Although informational queries are less likely to immediately convert into sales, this does not mean you should forgo pursuing rankings on these queries; getting your informative content in front of users seeking information can be incredibly valuable, and can turn users into potential customers.

If you are able to build a relationship with users who find your site after an informational query, they may be more likely to come to you to make a related purchase at a later date, and they may also decide to share your information with others via their own website, or through social media engagement — an indirect but potentially more valuable result than converting the single user into a paying customer.

One problem in search is that when most searchers formulate their search queries, their input is limited to just a handful of words (generally one to four).

Because most people don’t have a keen understanding of how search engines work, they often provide queries that are too general or that are presented in a way that does not provide the search engine (or the marketer) with what it needs to determine, with 100% accuracy 100% of the time, their specific intent.

Additionally, search engine users may not have a specific intent for an individual search query beyond “curiosity” about a general trending topic,
or subject matter.

While this poses potential difficulty in delivering relevant results, it also poses great opportunity to capture the mind of someone who may not know what he is looking for, specifically, but who takes an interest in the subsequent variety of results the search engine (and search marketers) deliver in response.

These types of general queries are important to most businesses because
they often get the brand and site on the searcher’s radar, and this initiates the process of building trust with the user. Over time, the user will move on to more specific searches that are more transactional or navigational in nature.

If, for instance, companies buying pay-per-click (PPC) search ads bought only the high-converting navigational and transactional terms and left the informational ones to competitors, they would lose market share to those competitors.

Over the course of several days, a searcher may start with digital cameras, hone in on Olympus OMD, and then ultimately buy from the store that showed up in her search for digital cameras and pointed her in the direction of the Olympus OMD model.

Given the general nature of how query sessions start, though, determining intent is quite difficult, and it can result in searches being performed where the user does not find what he wants — even after multiple tries.

A July 2013 study conducted by ForeSee for the American Customer Satisfaction Index (ACSI) found that 77% of Google users and 76% of
Bing users were satisfied with their experiences.

While 77% satisfaction is an amazing accomplishment given the complexity of building a search engine, this study still showed that more than 22% of users were not satisfied with their search results;

additionally, these numbers represent the lowest levels of customer satisfaction with search engines since 2003, and could reflect users’ dissatisfaction with the number of ads that are infiltrating search engine results pages (SERPs).

Greg Sterling of Search Engine Land provides a broad analysis of these issues
(for the full discussion, see “Google Gets Lowest Score Ever in Customer Satisfaction Survey”). It will be interesting to see how these satisfaction numbers evolve over time.
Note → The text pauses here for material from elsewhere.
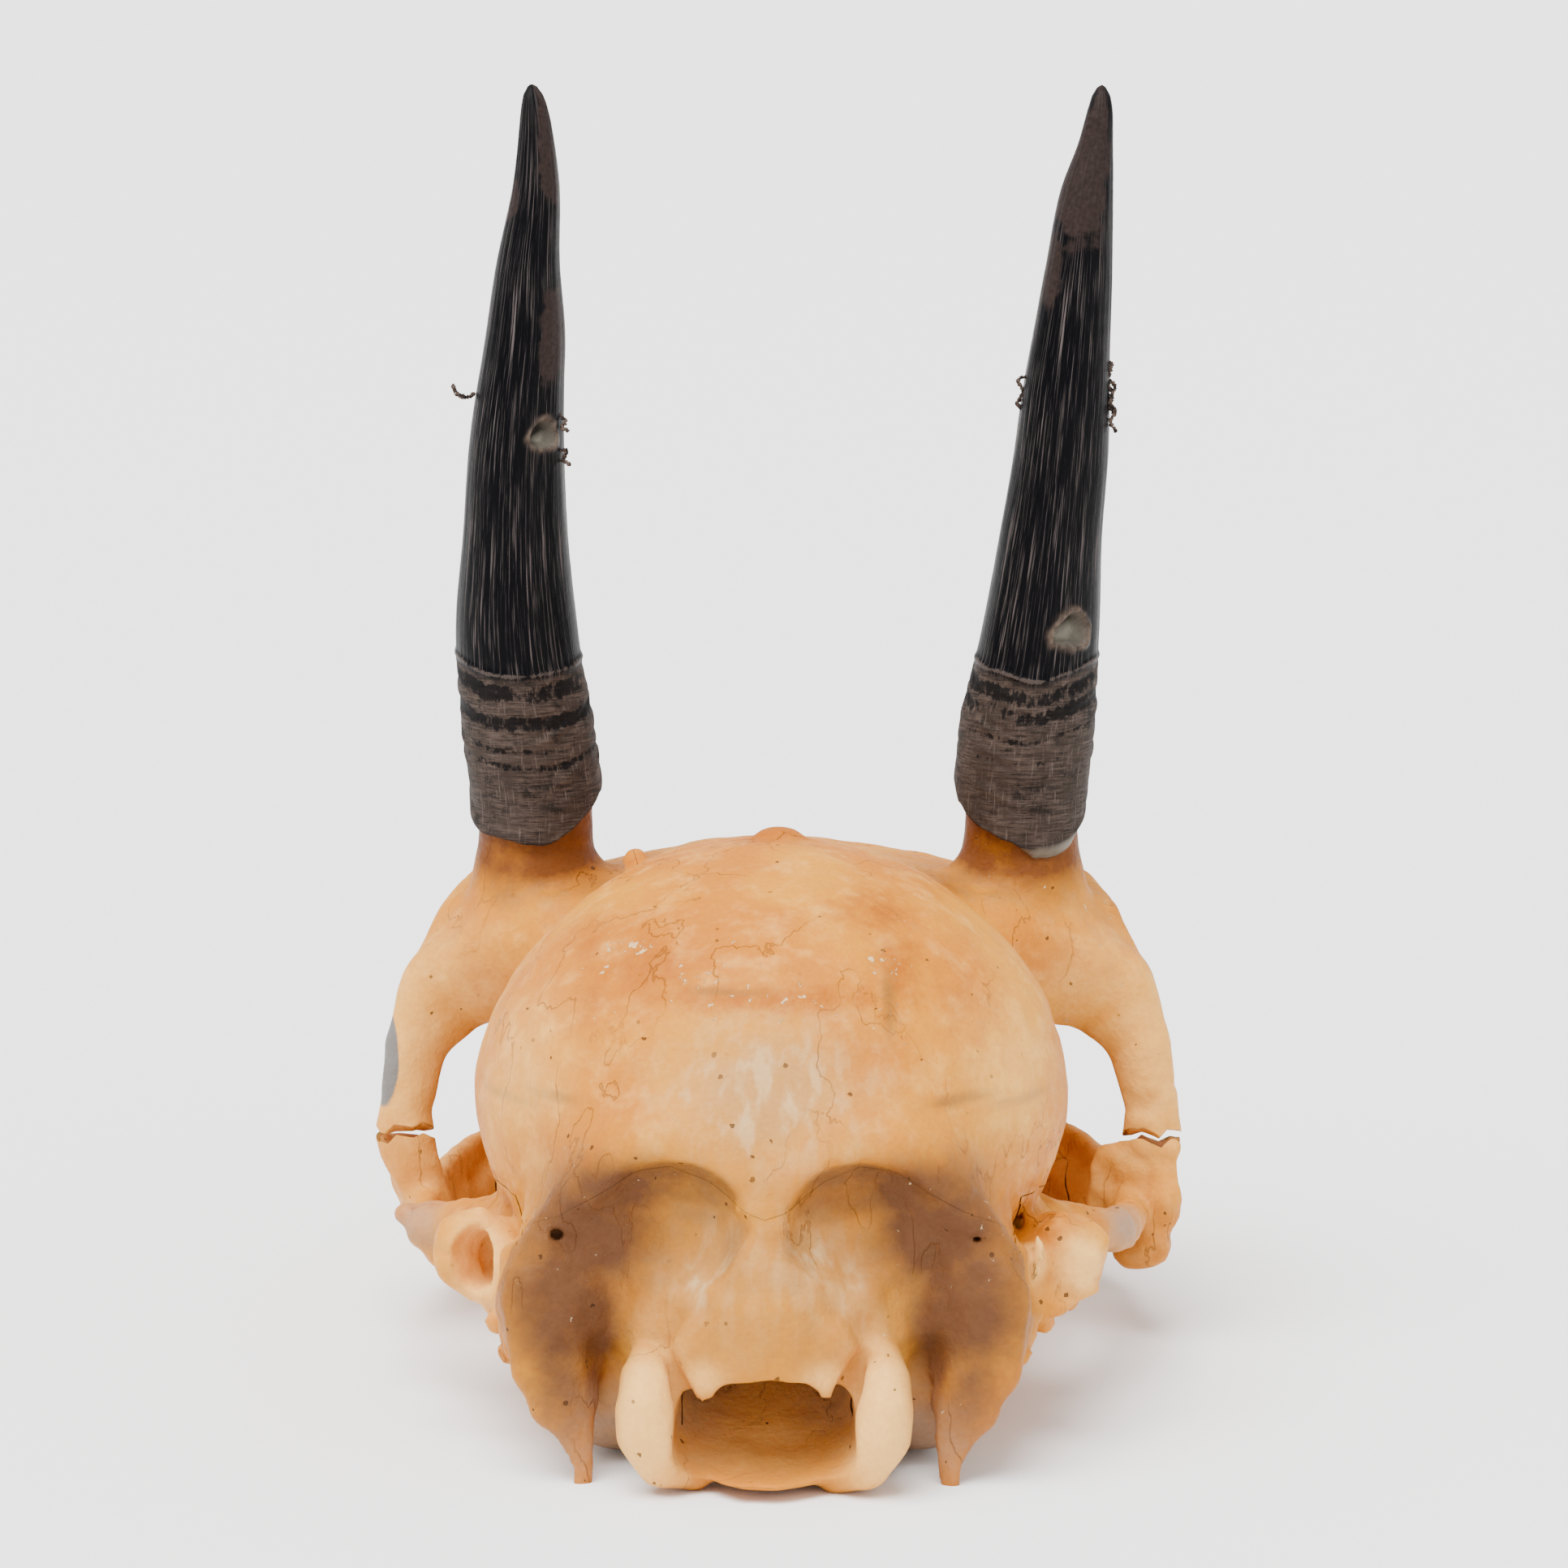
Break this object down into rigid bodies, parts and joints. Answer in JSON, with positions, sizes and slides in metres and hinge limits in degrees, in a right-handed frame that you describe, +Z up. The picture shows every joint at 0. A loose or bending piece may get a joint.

The important takeaway here is that in all instances, it is still difficult to determine exactly a searcher’s intent; and when the searcher’s intent is broad, there is ample opportunity to leverage your content assets with SEO.

As an SEO practitioner, you should be aware that some of the visitors that you succeed in attracting to your site may have arrived for the wrong reasons (i.e., they were really looking for something else), and these visitors are not likely to help your business goals.

Part of your task as an SEO is to maintain a high level of relevance in the content placed on the pages you manage, to help minimize this level of waste — while still attempting to maximize SERP “mindshare” and gain brand exposure.

How People Search Search engines invest significant resources into understanding how people use search, enabling them to produce better (i.e., faster, fresher, and more relevant) search engine results.

For website publishers, the information regarding how people use search can be used to help improve the usability of a site as well as search engine compatibility. User interactions with search engines can also be multistep processes, as indicated in the user search session documented by Microsoft and shown in Figure 1-5.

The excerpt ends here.